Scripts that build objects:
_ _ _ _ _ _ _

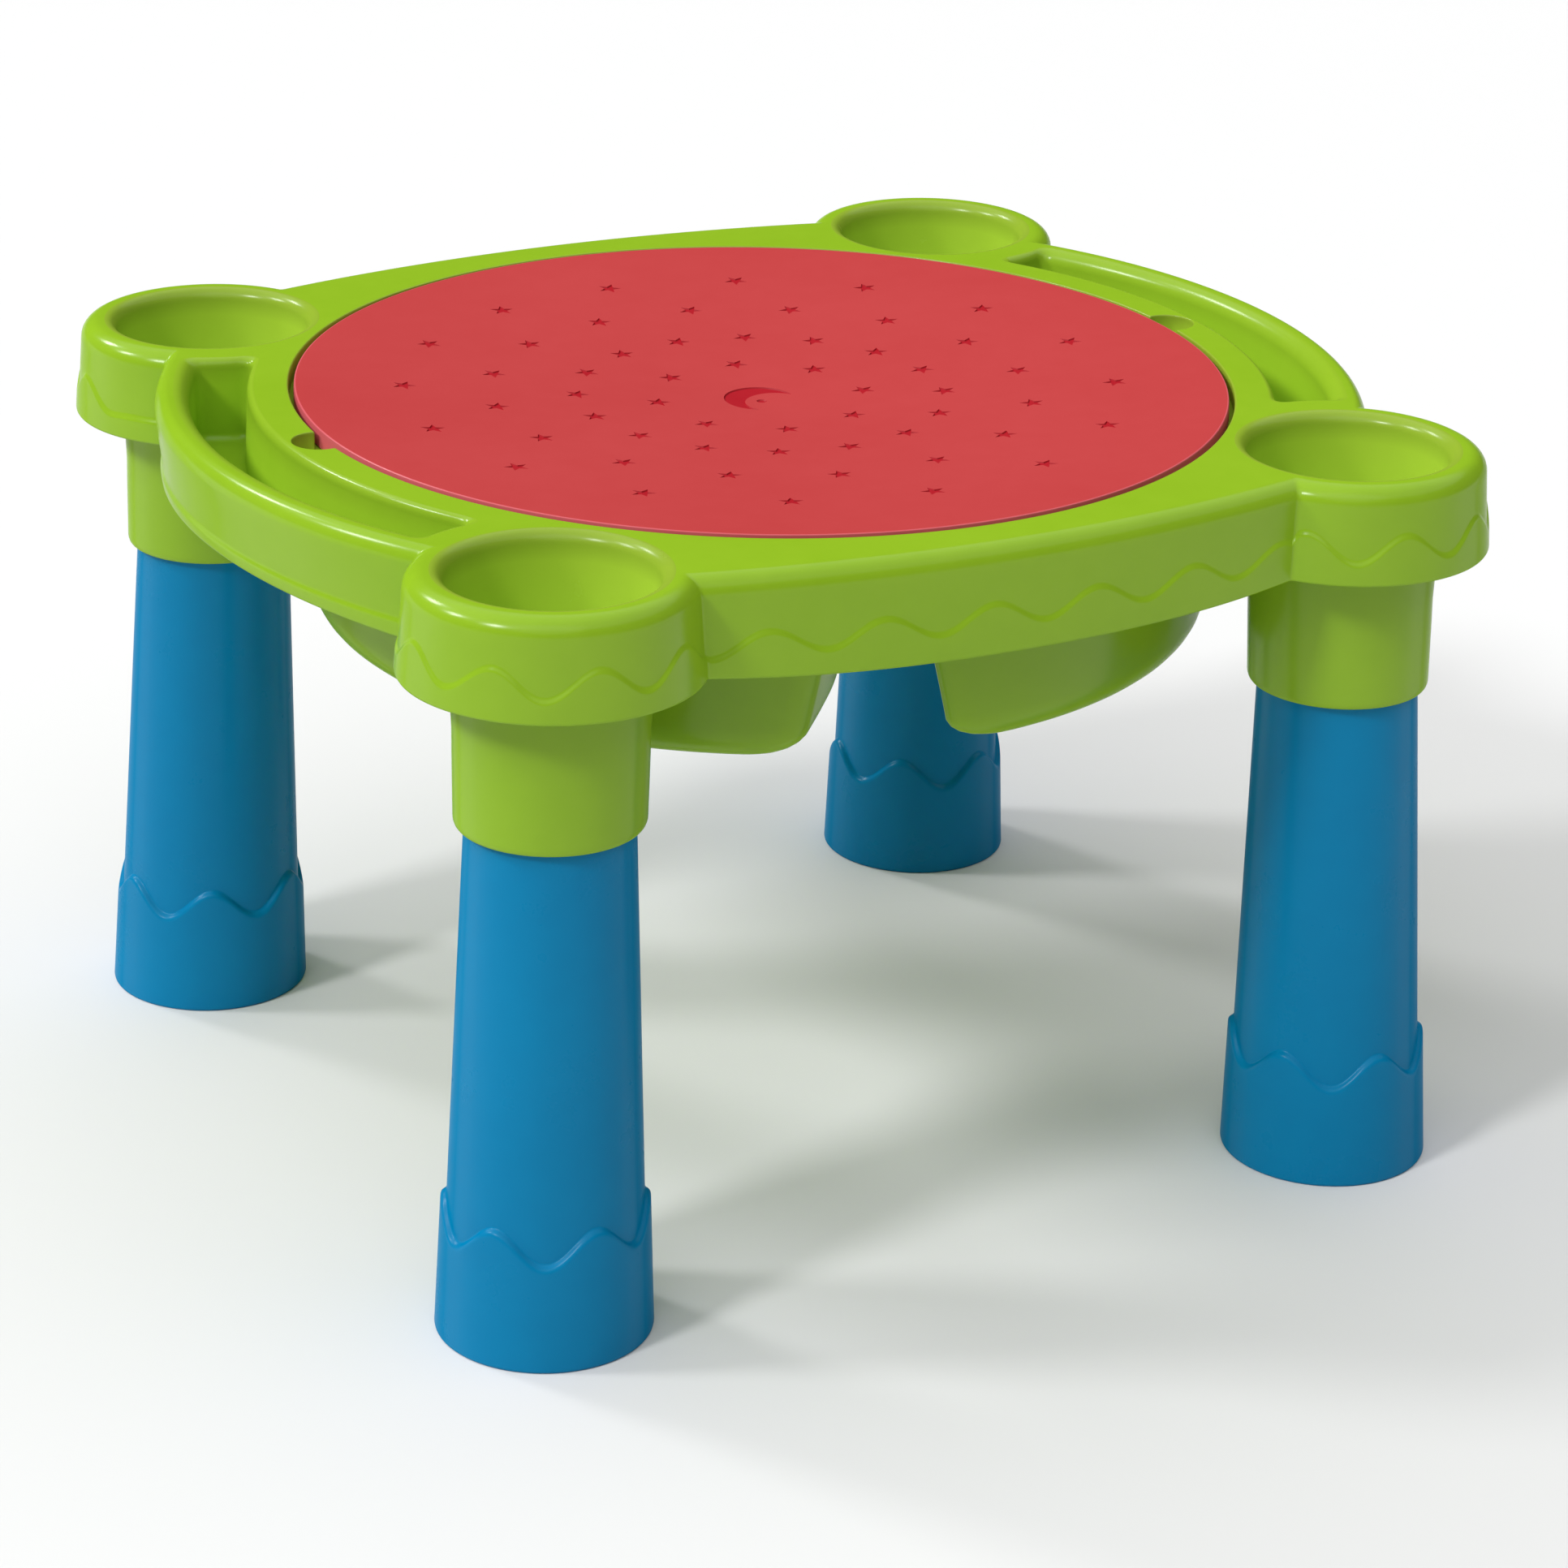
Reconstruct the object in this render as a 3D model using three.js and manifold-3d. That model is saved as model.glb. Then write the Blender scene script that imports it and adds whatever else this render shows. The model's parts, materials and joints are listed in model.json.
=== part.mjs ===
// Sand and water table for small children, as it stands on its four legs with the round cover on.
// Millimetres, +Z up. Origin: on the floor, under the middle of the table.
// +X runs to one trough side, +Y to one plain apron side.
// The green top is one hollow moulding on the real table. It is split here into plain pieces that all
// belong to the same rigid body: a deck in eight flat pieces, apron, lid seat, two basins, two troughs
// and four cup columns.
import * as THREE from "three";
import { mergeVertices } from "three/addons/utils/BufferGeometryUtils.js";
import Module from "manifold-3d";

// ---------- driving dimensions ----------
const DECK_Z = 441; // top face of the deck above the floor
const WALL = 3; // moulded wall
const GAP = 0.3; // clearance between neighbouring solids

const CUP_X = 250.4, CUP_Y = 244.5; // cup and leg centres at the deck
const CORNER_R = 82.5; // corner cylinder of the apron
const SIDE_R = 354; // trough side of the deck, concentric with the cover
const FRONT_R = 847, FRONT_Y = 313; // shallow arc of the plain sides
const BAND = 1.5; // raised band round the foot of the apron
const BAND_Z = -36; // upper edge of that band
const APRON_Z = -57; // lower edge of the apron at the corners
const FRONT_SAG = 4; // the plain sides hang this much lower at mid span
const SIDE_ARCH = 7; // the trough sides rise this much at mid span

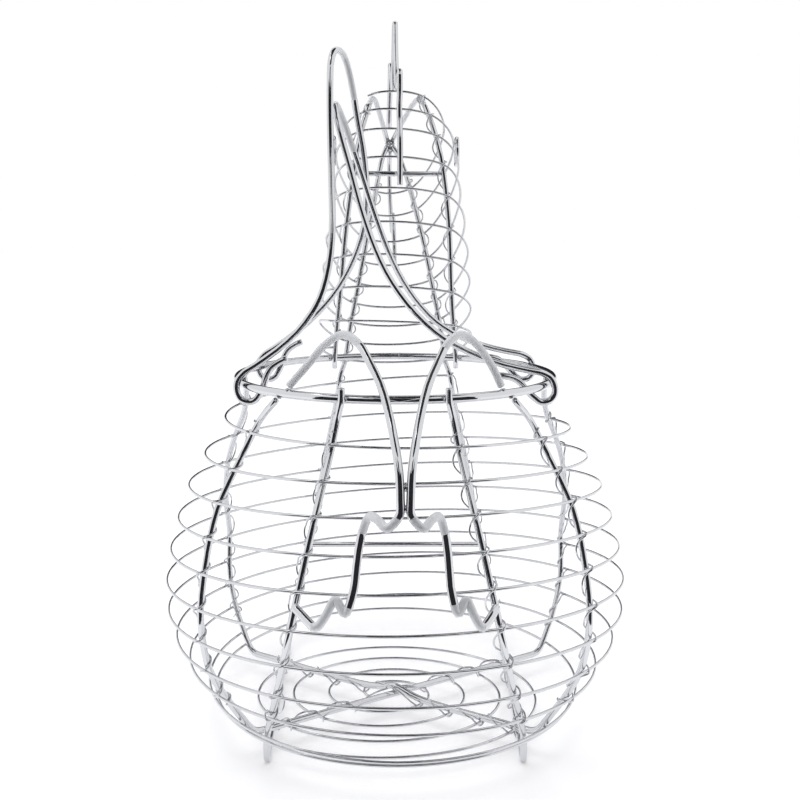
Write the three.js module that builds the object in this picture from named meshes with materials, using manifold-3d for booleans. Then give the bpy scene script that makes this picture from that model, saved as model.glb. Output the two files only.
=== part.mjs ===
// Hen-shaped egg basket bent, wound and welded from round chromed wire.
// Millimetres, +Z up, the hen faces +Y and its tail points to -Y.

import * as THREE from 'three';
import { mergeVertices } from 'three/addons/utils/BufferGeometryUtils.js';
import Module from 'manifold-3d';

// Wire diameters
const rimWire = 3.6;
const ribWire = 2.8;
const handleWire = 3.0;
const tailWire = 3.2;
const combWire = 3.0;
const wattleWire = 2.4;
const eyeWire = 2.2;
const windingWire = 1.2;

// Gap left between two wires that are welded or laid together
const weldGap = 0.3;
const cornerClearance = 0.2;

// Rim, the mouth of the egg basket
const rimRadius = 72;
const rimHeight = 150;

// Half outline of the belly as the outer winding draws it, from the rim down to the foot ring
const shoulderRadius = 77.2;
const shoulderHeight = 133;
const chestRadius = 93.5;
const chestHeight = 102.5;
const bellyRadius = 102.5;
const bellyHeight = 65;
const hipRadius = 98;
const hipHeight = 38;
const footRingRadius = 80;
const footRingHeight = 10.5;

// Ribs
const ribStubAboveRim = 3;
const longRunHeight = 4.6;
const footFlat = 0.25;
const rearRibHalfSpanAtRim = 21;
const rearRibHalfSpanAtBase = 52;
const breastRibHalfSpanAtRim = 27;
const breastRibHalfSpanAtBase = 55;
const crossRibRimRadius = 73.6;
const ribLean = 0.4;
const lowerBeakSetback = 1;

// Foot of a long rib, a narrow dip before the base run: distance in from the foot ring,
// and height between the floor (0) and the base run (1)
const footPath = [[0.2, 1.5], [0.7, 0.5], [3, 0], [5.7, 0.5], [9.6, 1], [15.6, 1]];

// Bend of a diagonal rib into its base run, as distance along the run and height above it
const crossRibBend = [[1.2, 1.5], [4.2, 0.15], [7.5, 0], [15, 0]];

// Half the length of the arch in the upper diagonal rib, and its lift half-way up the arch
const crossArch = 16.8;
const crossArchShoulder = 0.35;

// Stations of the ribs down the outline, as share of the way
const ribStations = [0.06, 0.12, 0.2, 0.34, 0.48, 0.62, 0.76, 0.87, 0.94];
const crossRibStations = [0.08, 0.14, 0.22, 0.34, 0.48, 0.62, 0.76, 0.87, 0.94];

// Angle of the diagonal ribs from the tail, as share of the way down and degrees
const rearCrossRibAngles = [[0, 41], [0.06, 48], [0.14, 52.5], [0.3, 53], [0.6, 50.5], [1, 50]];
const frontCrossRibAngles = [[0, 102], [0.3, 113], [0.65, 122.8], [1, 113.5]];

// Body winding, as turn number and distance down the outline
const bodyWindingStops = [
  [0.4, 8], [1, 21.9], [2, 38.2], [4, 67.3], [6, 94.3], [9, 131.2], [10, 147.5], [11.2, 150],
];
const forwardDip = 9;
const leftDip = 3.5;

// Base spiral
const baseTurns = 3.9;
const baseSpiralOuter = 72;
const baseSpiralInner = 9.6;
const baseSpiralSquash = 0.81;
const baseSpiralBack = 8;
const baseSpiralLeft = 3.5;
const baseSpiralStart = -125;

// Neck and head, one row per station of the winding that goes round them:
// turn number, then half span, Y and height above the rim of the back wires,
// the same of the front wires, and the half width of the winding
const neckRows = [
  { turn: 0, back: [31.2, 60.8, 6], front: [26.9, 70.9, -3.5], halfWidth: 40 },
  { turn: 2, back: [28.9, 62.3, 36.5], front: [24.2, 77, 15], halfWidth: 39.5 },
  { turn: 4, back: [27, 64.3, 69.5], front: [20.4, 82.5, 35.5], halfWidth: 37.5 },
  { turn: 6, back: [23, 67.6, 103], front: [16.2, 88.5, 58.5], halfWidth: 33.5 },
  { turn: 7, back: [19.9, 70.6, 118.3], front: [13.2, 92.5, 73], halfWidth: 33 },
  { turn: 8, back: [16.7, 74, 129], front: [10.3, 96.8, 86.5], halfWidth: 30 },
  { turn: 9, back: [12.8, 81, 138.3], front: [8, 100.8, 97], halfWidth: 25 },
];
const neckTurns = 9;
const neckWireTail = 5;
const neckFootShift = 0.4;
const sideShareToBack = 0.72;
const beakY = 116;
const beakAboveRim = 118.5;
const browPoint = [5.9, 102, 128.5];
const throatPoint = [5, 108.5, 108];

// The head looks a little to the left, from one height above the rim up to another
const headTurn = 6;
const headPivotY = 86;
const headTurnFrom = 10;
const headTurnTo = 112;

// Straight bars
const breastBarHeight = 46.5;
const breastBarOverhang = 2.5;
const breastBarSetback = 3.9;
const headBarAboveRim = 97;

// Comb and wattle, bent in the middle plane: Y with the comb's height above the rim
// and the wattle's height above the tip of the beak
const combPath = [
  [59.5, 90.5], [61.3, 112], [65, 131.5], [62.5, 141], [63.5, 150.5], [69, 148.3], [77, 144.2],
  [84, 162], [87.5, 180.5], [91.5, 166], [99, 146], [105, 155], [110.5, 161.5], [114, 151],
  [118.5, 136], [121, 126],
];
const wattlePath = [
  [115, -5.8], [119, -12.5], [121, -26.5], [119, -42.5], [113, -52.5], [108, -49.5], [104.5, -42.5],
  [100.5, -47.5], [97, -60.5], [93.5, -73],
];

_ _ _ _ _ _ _

→ **Given request**
Once more, set down the full listing, verbatim.

→ **Written answer**
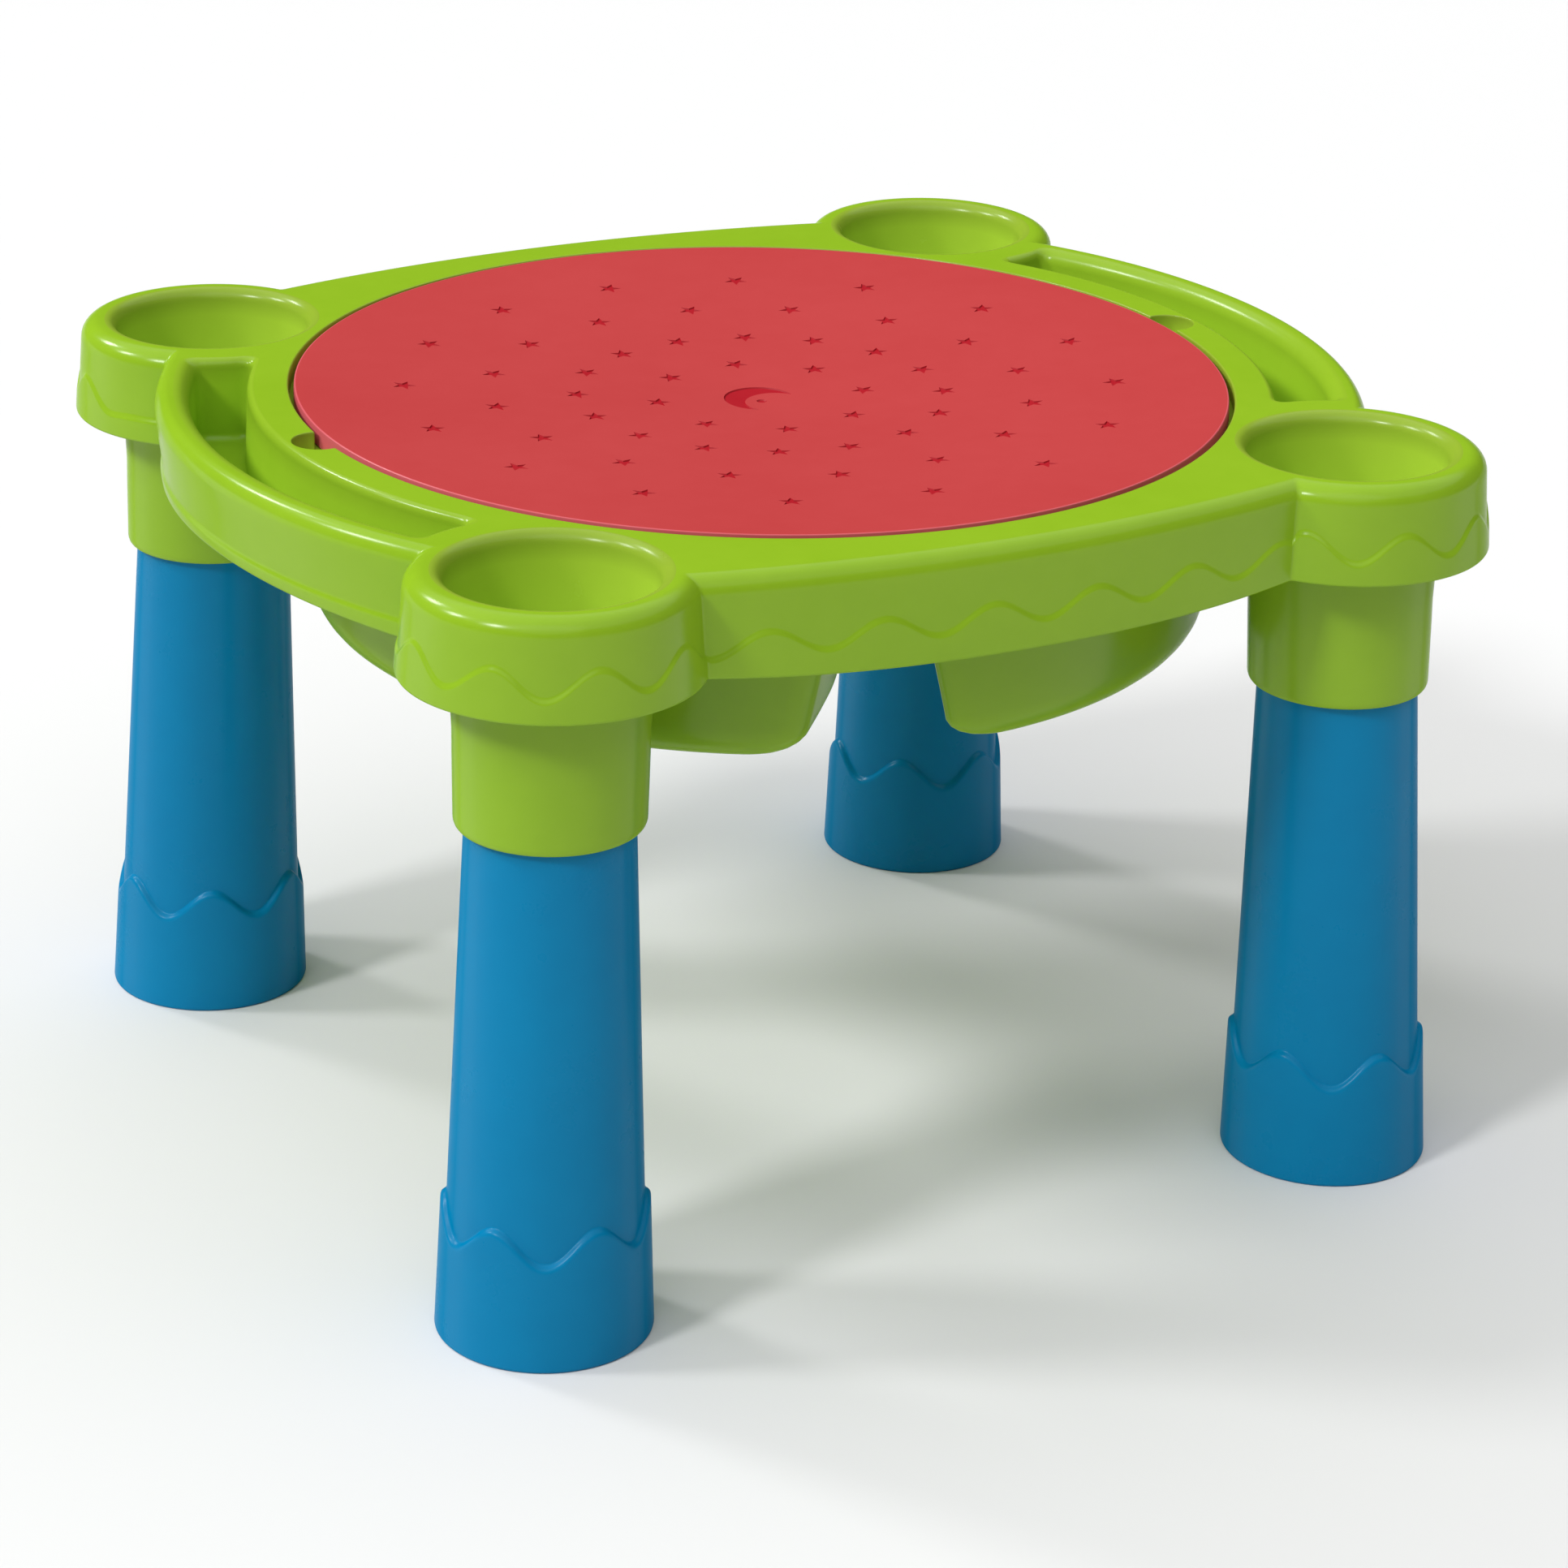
Reconstruct the object in this render as a 3D model using three.js and manifold-3d. That model is saved as model.glb. Then write the Blender scene script that imports it and adds whatever else this render shows. The model's parts, materials and joints are listed in model.json.
=== part.mjs ===
// Sand and water table for small children, as it stands on its four legs with the round cover on.
// Millimetres, +Z up. Origin: on the floor, under the middle of the table.
// +X runs to one trough side, +Y to one plain apron side.
// The green top is one hollow moulding on the real table. It is split here into plain pieces that all
// belong to the same rigid body: a deck in eight flat pieces, apron, lid seat, two basins, two troughs
// and four cup columns.
import * as THREE from "three";
import { mergeVertices } from "three/addons/utils/BufferGeometryUtils.js";
import Module from "manifold-3d";

// ---------- driving dimensions ----------
const DECK_Z = 441; // top face of the deck above the floor
const WALL = 3; // moulded wall
const GAP = 0.3; // clearance between neighbouring solids

const CUP_X = 250.4, CUP_Y = 244.5; // cup and leg centres at the deck
const CORNER_R = 82.5; // corner cylinder of the apron
const SIDE_R = 354; // trough side of the deck, concentric with the cover
const FRONT_R = 847, FRONT_Y = 313; // shallow arc of the plain sides
const BAND = 1.5; // raised band round the foot of the apron
const BAND_Z = -36; // upper edge of that band
const APRON_Z = -57; // lower edge of the apron at the corners
const FRONT_SAG = 4; // the plain sides hang this much lower at mid span
const SIDE_ARCH = 7; // the trough sides rise this much at mid span

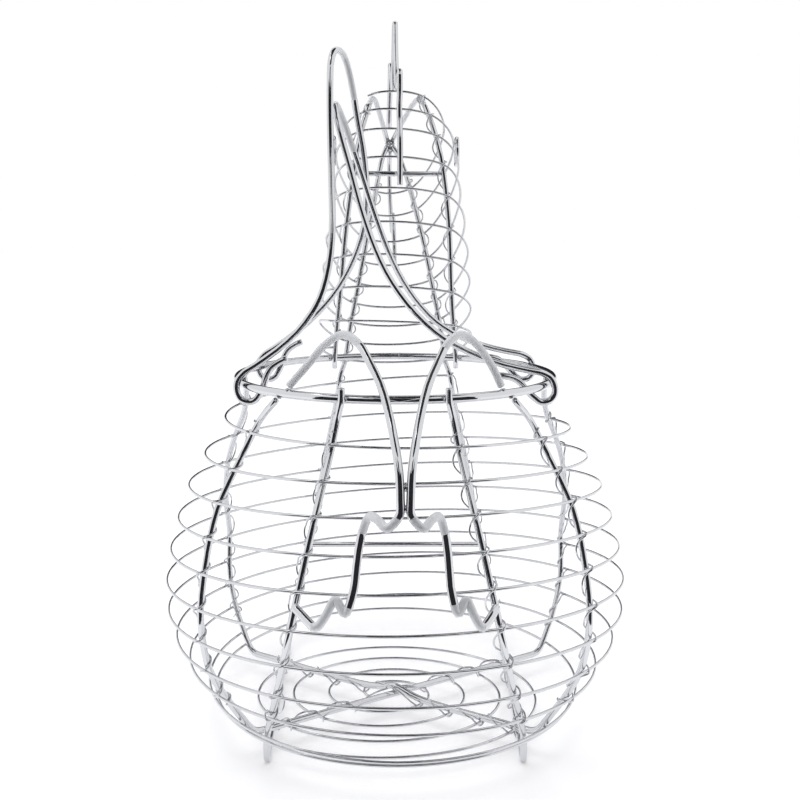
Write the three.js module that builds the object in this picture from named meshes with materials, using manifold-3d for booleans. Then give the bpy scene script that makes this picture from that model, saved as model.glb. Output the two files only.
=== part.mjs ===
// Hen-shaped egg basket bent, wound and welded from round chromed wire.
// Millimetres, +Z up, the hen faces +Y and its tail points to -Y.

import * as THREE from 'three';
import { mergeVertices } from 'three/addons/utils/BufferGeometryUtils.js';
import Module from 'manifold-3d';

// Wire diameters
const rimWire = 3.6;
const ribWire = 2.8;
const handleWire = 3.0;
const tailWire = 3.2;
const combWire = 3.0;
const wattleWire = 2.4;
const eyeWire = 2.2;
const windingWire = 1.2;

// Gap left between two wires that are welded or laid together
const weldGap = 0.3;
const cornerClearance = 0.2;

// Rim, the mouth of the egg basket
const rimRadius = 72;
const rimHeight = 150;

// Half outline of the belly as the outer winding draws it, from the rim down to the foot ring
const shoulderRadius = 77.2;
const shoulderHeight = 133;
const chestRadius = 93.5;
const chestHeight = 102.5;
const bellyRadius = 102.5;
const bellyHeight = 65;
const hipRadius = 98;
const hipHeight = 38;
const footRingRadius = 80;
const footRingHeight = 10.5;

// Ribs
const ribStubAboveRim = 3;
const longRunHeight = 4.6;
const footFlat = 0.25;
const rearRibHalfSpanAtRim = 21;
const rearRibHalfSpanAtBase = 52;
const breastRibHalfSpanAtRim = 27;
const breastRibHalfSpanAtBase = 55;
const crossRibRimRadius = 73.6;
const ribLean = 0.4;
const lowerBeakSetback = 1;

// Foot of a long rib, a narrow dip before the base run: distance in from the foot ring,
// and height between the floor (0) and the base run (1)
const footPath = [[0.2, 1.5], [0.7, 0.5], [3, 0], [5.7, 0.5], [9.6, 1], [15.6, 1]];

// Bend of a diagonal rib into its base run, as distance along the run and height above it
const crossRibBend = [[1.2, 1.5], [4.2, 0.15], [7.5, 0], [15, 0]];

// Half the length of the arch in the upper diagonal rib, and its lift half-way up the arch
const crossArch = 16.8;
const crossArchShoulder = 0.35;

// Stations of the ribs down the outline, as share of the way
const ribStations = [0.06, 0.12, 0.2, 0.34, 0.48, 0.62, 0.76, 0.87, 0.94];
const crossRibStations = [0.08, 0.14, 0.22, 0.34, 0.48, 0.62, 0.76, 0.87, 0.94];

// Angle of the diagonal ribs from the tail, as share of the way down and degrees
const rearCrossRibAngles = [[0, 41], [0.06, 48], [0.14, 52.5], [0.3, 53], [0.6, 50.5], [1, 50]];
const frontCrossRibAngles = [[0, 102], [0.3, 113], [0.65, 122.8], [1, 113.5]];

// Body winding, as turn number and distance down the outline
const bodyWindingStops = [
  [0.4, 8], [1, 21.9], [2, 38.2], [4, 67.3], [6, 94.3], [9, 131.2], [10, 147.5], [11.2, 150],
];
const forwardDip = 9;
const leftDip = 3.5;

// Base spiral
const baseTurns = 3.9;
const baseSpiralOuter = 72;
const baseSpiralInner = 9.6;
const baseSpiralSquash = 0.81;
const baseSpiralBack = 8;
const baseSpiralLeft = 3.5;
const baseSpiralStart = -125;

// Neck and head, one row per station of the winding that goes round them:
// turn number, then half span, Y and height above the rim of the back wires,
// the same of the front wires, and the half width of the winding
const neckRows = [
  { turn: 0, back: [31.2, 60.8, 6], front: [26.9, 70.9, -3.5], halfWidth: 40 },
  { turn: 2, back: [28.9, 62.3, 36.5], front: [24.2, 77, 15], halfWidth: 39.5 },
  { turn: 4, back: [27, 64.3, 69.5], front: [20.4, 82.5, 35.5], halfWidth: 37.5 },
  { turn: 6, back: [23, 67.6, 103], front: [16.2, 88.5, 58.5], halfWidth: 33.5 },
  { turn: 7, back: [19.9, 70.6, 118.3], front: [13.2, 92.5, 73], halfWidth: 33 },
  { turn: 8, back: [16.7, 74, 129], front: [10.3, 96.8, 86.5], halfWidth: 30 },
  { turn: 9, back: [12.8, 81, 138.3], front: [8, 100.8, 97], halfWidth: 25 },
];
const neckTurns = 9;
const neckWireTail = 5;
const neckFootShift = 0.4;
const sideShareToBack = 0.72;
const beakY = 116;
const beakAboveRim = 118.5;
const browPoint = [5.9, 102, 128.5];
const throatPoint = [5, 108.5, 108];

// The head looks a little to the left, from one height above the rim up to another
const headTurn = 6;
const headPivotY = 86;
const headTurnFrom = 10;
const headTurnTo = 112;

// Straight bars
const breastBarHeight = 46.5;
const breastBarOverhang = 2.5;
const breastBarSetback = 3.9;
const headBarAboveRim = 97;

// Comb and wattle, bent in the middle plane: Y with the comb's height above the rim
// and the wattle's height above the tip of the beak
const combPath = [
  [59.5, 90.5], [61.3, 112], [65, 131.5], [62.5, 141], [63.5, 150.5], [69, 148.3], [77, 144.2],
  [84, 162], [87.5, 180.5], [91.5, 166], [99, 146], [105, 155], [110.5, 161.5], [114, 151],
  [118.5, 136], [121, 126],
];
const wattlePath = [
  [115, -5.8], [119, -12.5], [121, -26.5], [119, -42.5], [113, -52.5], [108, -49.5], [104.5, -42.5],
  [100.5, -47.5], [97, -60.5], [93.5, -73],
];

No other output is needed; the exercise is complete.